Copy every line of the data exactly, leaving nothing out.

## Start Information supplied

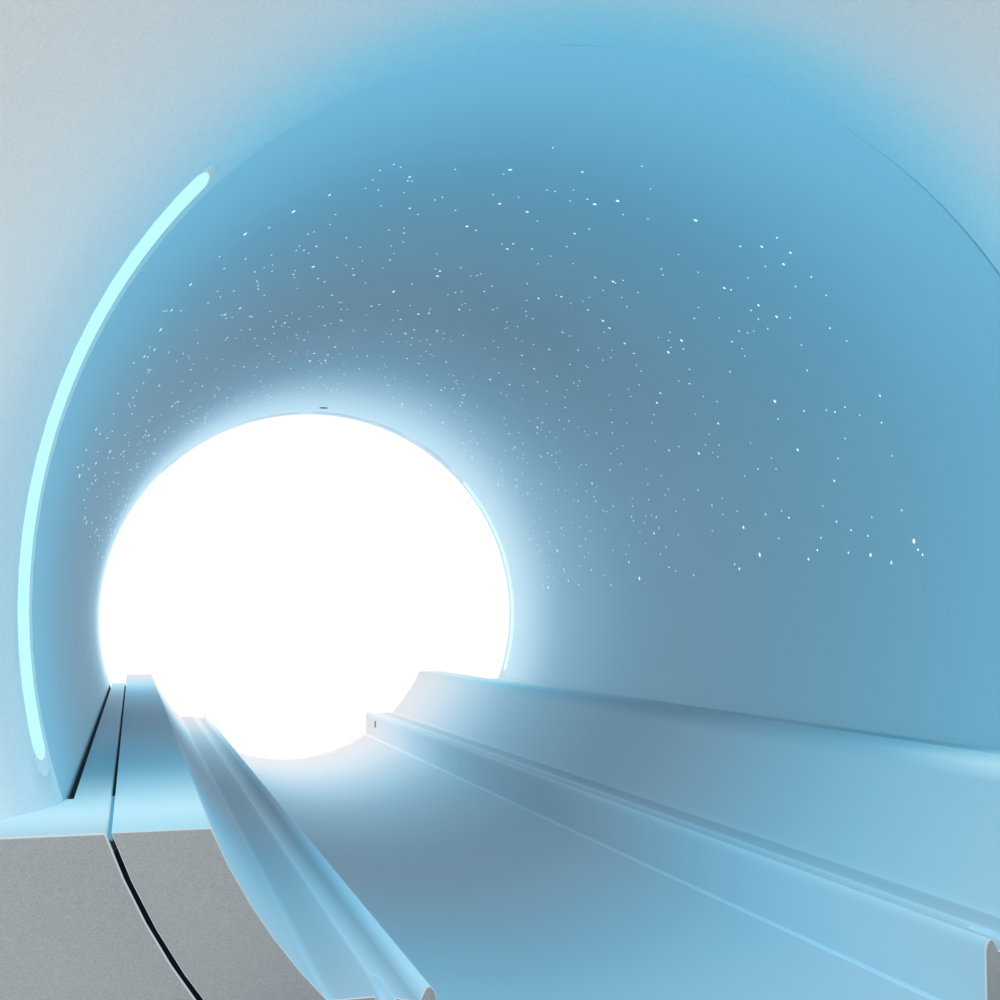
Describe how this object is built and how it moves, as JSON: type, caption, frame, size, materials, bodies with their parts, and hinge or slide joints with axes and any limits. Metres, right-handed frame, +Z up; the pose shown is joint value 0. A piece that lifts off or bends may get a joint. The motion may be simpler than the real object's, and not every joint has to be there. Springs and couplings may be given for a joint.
{
  "type": "magnetic resonance scanner",
  "caption": "Short-bore magnetic resonance scanner with a flared, lit bore opening, rounded covers, a guide bridge through the bore and a fixed table with a sliding top.",
  "frame": {"origin": "on the floor, straight below the middle of the magnet's bore", "axes": "+X across the bore to the right as the patient's table sees it, +Y along the bore from the table to the rear, +Z up"},
  "size_m": [2, 4.3457, 2.32],
  "materials": {
    "vessel": "satin",
    "steel_dark": "satin",
    "steel": "brushed",
    "anodised": "satin",
    "resin": "matt cast resin",
    "copper_laminate": "satin laminate",
    "liner": "satin gloss",
    "black_plastic": "matt",
    "cradle": "fine texture",
    "bridge": "satin",
    "rubber": "matt",
    "seal": "satin",
    "funnel": "fine leather texture",
    "cover": "fine texture",
    "light_strip": "glowing, smooth",
    "display": "glossy",
    "panel": "satin",
    "button": "satin",
    "stop": "satin gloss",
    "table_cover": "fine texture",
    "table_skirt": "fine texture",
    "table_frame": "satin",
    "black_metal": "satin",
    "tabletop": "satin gloss",
    "mattress": "soft, matt",
    "glide": "smooth",
    "handle": "satin"
  },
  "bodies": {
    "scanner": {"magnet_vessel": "vessel", "magnet_feet": "steel_dark", "service_turret": "vessel", "turret_bolts": "steel", "cold_head": "anodised", "vent_pipe": "steel", "gradient_coil": "resin", "coil_wedges": "resin", "body_coil": "copper_laminate", "bore_liner": "liner", "bore_microphone": "black_plastic", "bridge_cradle": "cradle", "bridge": "bridge", "bridge_pads": "rubber", "gap_seals": "seal", "front_funnel": "funnel", "rear_funnel": "funnel", "front_cover": "cover", "rear_cover": "cover", "side_cover_left": "cover", "side_cover_right": "cover", "top_cover": "cover", "turret_cover": "cover", "cover_posts": "steel_dark", "front_light_left": "light_strip", "front_light_right": "light_strip", "rear_light_left": "light_strip", "rear_light_right": "light_strip", "info_display": "display", "positioning_light": "black_plastic", "cable_glands": "black_plastic", "panel_left": "panel", "panel_right": "panel", "table_base": "table_cover", "lift_columns": "anodised", "lower_skirt": "table_skirt", "upper_skirt": "table_cover", "under_cover": "table_cover", "table_frame": "table_frame", "frame_end_cap": "panel", "side_rails": "steel", "drive_motor": "black_metal", "drive_bracket": "anodised", "drive_belt": "rubber", "idler_bracket": "anodised"},
    "top": {"tabletop": "tabletop", "mattress": "mattress", "glide_strips": "glide", "belt_clamp": "anodised", "pull_handle": "handle"},
    "drive_roller": {"drive_pulley": "anodised"},
    "idler_roller": {"idler_pulley": "anodised"},
    "button_in_left_key": {"button_in_left": "button"},
    "button_out_left_key": {"button_out_left": "button"},
    "button_light_left_key": {"button_light_left": "button"},
    "stop_left_key": {"stop_left": "stop"},
    "button_in_right_key": {"button_in_right": "button"},
    "button_out_right_key": {"button_out_right": "button"},
    "button_light_right_key": {"button_light_right": "button"},
    "stop_right_key": {"stop_right": "stop"}
  },
  "joints": [
    {"name": "top_slide", "type": "slide", "parent": "scanner", "child": "top", "axis": [0, 1, 0], "range_m": [0, 2]},
    {"name": "drive_turn", "type": "hinge", "parent": "scanner", "child": "drive_roller", "pos_m": [0, -3.0972, 0.8585], "axis": [1, 0, 0], "continuous": true},
    {"name": "idler_turn", "type": "hinge", "parent": "scanner", "child": "idler_roller", "pos_m": [0, -0.9372, 0.8585], "axis": [1, 0, 0], "continuous": true},
    {"name": "button_in_left_press", "type": "slide", "parent": "scanner", "child": "button_in_left_key", "axis": [0, 1, 0], "range_m": [0, 0.003], "stiffness_N_per_m": 800},
    {"name": "button_out_left_press", "type": "slide", "parent": "scanner", "child": "button_out_left_key", "axis": [0, 1, 0], "range_m": [0, 0.003], "stiffness_N_per_m": 800},
    {"name": "button_light_left_press", "type": "slide", "parent": "scanner", "child": "button_light_left_key", "axis": [0, 1, 0], "range_m": [0, 0.003], "stiffness_N_per_m": 800},
    {"name": "stop_left_press", "type": "slide", "parent": "scanner", "child": "stop_left_key", "axis": [0, 1, 0], "range_m": [0, 0.005]},
    {"name": "button_in_right_press", "type": "slide", "parent": "scanner", "child": "button_in_right_key", "axis": [0, 1, 0], "range_m": [0, 0.003], "stiffness_N_per_m": 800},
    {"name": "button_out_right_press", "type": "slide", "parent": "scanner", "child": "button_out_right_key", "axis": [0, 1, 0], "range_m": [0, 0.003], "stiffness_N_per_m": 800},
    {"name": "button_light_right_press", "type": "slide", "parent": "scanner", "child": "button_light_right_key", "axis": [0, 1, 0], "range_m": [0, 0.003], "stiffness_N_per_m": 800},
    {"name": "stop_right_press", "type": "slide", "parent": "scanner", "child": "stop_right_key", "axis": [0, 1, 0], "range_m": [0, 0.005]}
  ],
  "couplings": [
    {"joint": "drive_turn", "follows": "top_slide", "rad_per_m": -42.553},
    {"joint": "idler_turn", "follows": "top_slide", "rad_per_m": -42.553}
  ]
}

## End Information supplied

» **Full solution**
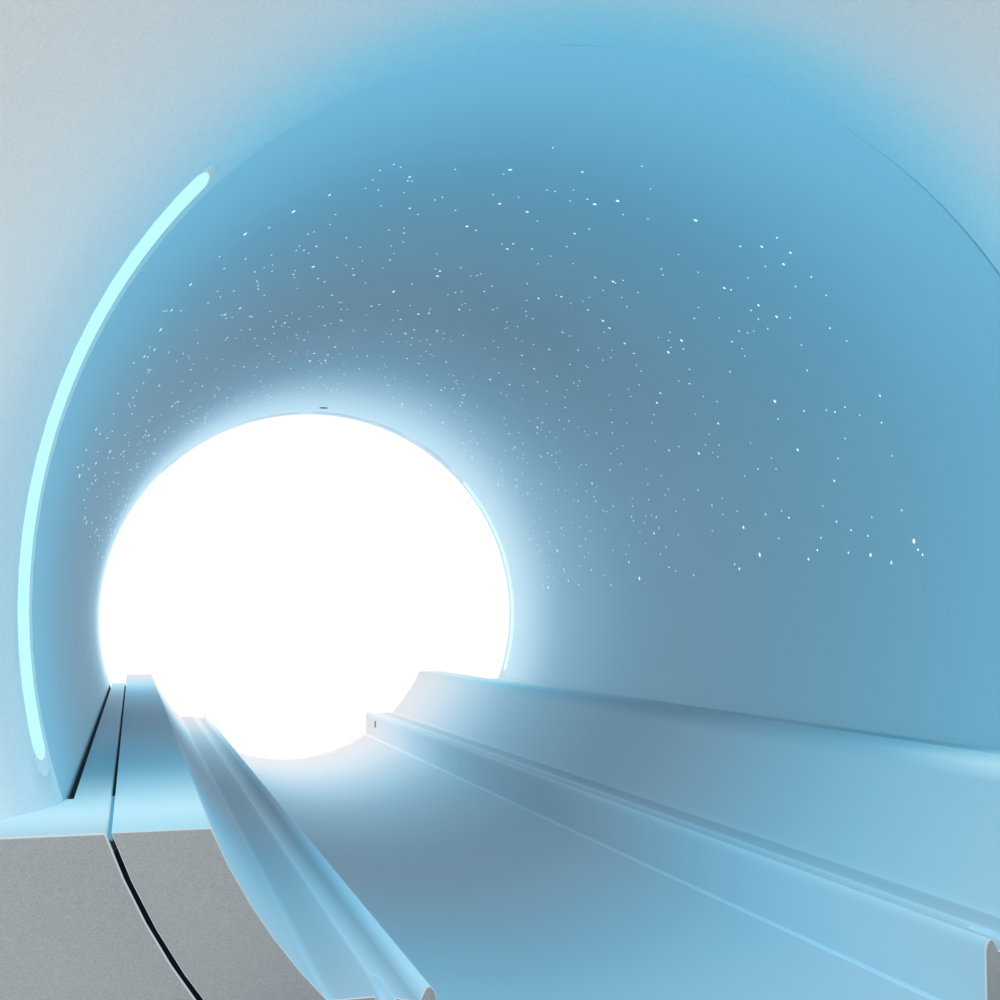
Describe how this object is built and how it moves, as JSON: type, caption, frame, size, materials, bodies with their parts, and hinge or slide joints with axes and any limits. Metres, right-handed frame, +Z up; the pose shown is joint value 0. A piece that lifts off or bends may get a joint. The motion may be simpler than the real object's, and not every joint has to be there. Springs and couplings may be given for a joint.
{
  "type": "magnetic resonance scanner",
  "caption": "Short-bore magnetic resonance scanner with a flared, lit bore opening, rounded covers, a guide bridge through the bore and a fixed table with a sliding top.",
  "frame": {"origin": "on the floor, straight below the middle of the magnet's bore", "axes": "+X across the bore to the right as the patient's table sees it, +Y along the bore from the table to the rear, +Z up"},
  "size_m": [2, 4.3457, 2.32],
  "materials": {
    "vessel": "satin",
    "steel_dark": "satin",
    "steel": "brushed",
    "anodised": "satin",
    "resin": "matt cast resin",
    "copper_laminate": "satin laminate",
    "liner": "satin gloss",
    "black_plastic": "matt",
    "cradle": "fine texture",
    "bridge": "satin",
    "rubber": "matt",
    "seal": "satin",
    "funnel": "fine leather texture",
    "cover": "fine texture",
    "light_strip": "glowing, smooth",
    "display": "glossy",
    "panel": "satin",
    "button": "satin",
    "stop": "satin gloss",
    "table_cover": "fine texture",
    "table_skirt": "fine texture",
    "table_frame": "satin",
    "black_metal": "satin",
    "tabletop": "satin gloss",
    "mattress": "soft, matt",
    "glide": "smooth",
    "handle": "satin"
  },
  "bodies": {
    "scanner": {"magnet_vessel": "vessel", "magnet_feet": "steel_dark", "service_turret": "vessel", "turret_bolts": "steel", "cold_head": "anodised", "vent_pipe": "steel", "gradient_coil": "resin", "coil_wedges": "resin", "body_coil": "copper_laminate", "bore_liner": "liner", "bore_microphone": "black_plastic", "bridge_cradle": "cradle", "bridge": "bridge", "bridge_pads": "rubber", "gap_seals": "seal", "front_funnel": "funnel", "rear_funnel": "funnel", "front_cover": "cover", "rear_cover": "cover", "side_cover_left": "cover", "side_cover_right": "cover", "top_cover": "cover", "turret_cover": "cover", "cover_posts": "steel_dark", "front_light_left": "light_strip", "front_light_right": "light_strip", "rear_light_left": "light_strip", "rear_light_right": "light_strip", "info_display": "display", "positioning_light": "black_plastic", "cable_glands": "black_plastic", "panel_left": "panel", "panel_right": "panel", "table_base": "table_cover", "lift_columns": "anodised", "lower_skirt": "table_skirt", "upper_skirt": "table_cover", "under_cover": "table_cover", "table_frame": "table_frame", "frame_end_cap": "panel", "side_rails": "steel", "drive_motor": "black_metal", "drive_bracket": "anodised", "drive_belt": "rubber", "idler_bracket": "anodised"},
    "top": {"tabletop": "tabletop", "mattress": "mattress", "glide_strips": "glide", "belt_clamp": "anodised", "pull_handle": "handle"},
    "drive_roller": {"drive_pulley": "anodised"},
    "idler_roller": {"idler_pulley": "anodised"},
    "button_in_left_key": {"button_in_left": "button"},
    "button_out_left_key": {"button_out_left": "button"},
    "button_light_left_key": {"button_light_left": "button"},
    "stop_left_key": {"stop_left": "stop"},
    "button_in_right_key": {"button_in_right": "button"},
    "button_out_right_key": {"button_out_right": "button"},
    "button_light_right_key": {"button_light_right": "button"},
    "stop_right_key": {"stop_right": "stop"}
  },
  "joints": [
    {"name": "top_slide", "type": "slide", "parent": "scanner", "child": "top", "axis": [0, 1, 0], "range_m": [0, 2]},
    {"name": "drive_turn", "type": "hinge", "parent": "scanner", "child": "drive_roller", "pos_m": [0, -3.0972, 0.8585], "axis": [1, 0, 0], "continuous": true},
    {"name": "idler_turn", "type": "hinge", "parent": "scanner", "child": "idler_roller", "pos_m": [0, -0.9372, 0.8585], "axis": [1, 0, 0], "continuous": true},
    {"name": "button_in_left_press", "type": "slide", "parent": "scanner", "child": "button_in_left_key", "axis": [0, 1, 0], "range_m": [0, 0.003], "stiffness_N_per_m": 800},
    {"name": "button_out_left_press", "type": "slide", "parent": "scanner", "child": "button_out_left_key", "axis": [0, 1, 0], "range_m": [0, 0.003], "stiffness_N_per_m": 800},
    {"name": "button_light_left_press", "type": "slide", "parent": "scanner", "child": "button_light_left_key", "axis": [0, 1, 0], "range_m": [0, 0.003], "stiffness_N_per_m": 800},
    {"name": "stop_left_press", "type": "slide", "parent": "scanner", "child": "stop_left_key", "axis": [0, 1, 0], "range_m": [0, 0.005]},
    {"name": "button_in_right_press", "type": "slide", "parent": "scanner", "child": "button_in_right_key", "axis": [0, 1, 0], "range_m": [0, 0.003], "stiffness_N_per_m": 800},
    {"name": "button_out_right_press", "type": "slide", "parent": "scanner", "child": "button_out_right_key", "axis": [0, 1, 0], "range_m": [0, 0.003], "stiffness_N_per_m": 800},
    {"name": "button_light_right_press", "type": "slide", "parent": "scanner", "child": "button_light_right_key", "axis": [0, 1, 0], "range_m": [0, 0.003], "stiffness_N_per_m": 800},
    {"name": "stop_right_press", "type": "slide", "parent": "scanner", "child": "stop_right_key", "axis": [0, 1, 0], "range_m": [0, 0.005]}
  ],
  "couplings": [
    {"joint": "drive_turn", "follows": "top_slide", "rad_per_m": -42.553},
    {"joint": "idler_turn", "follows": "top_slide", "rad_per_m": -42.553}
  ]
}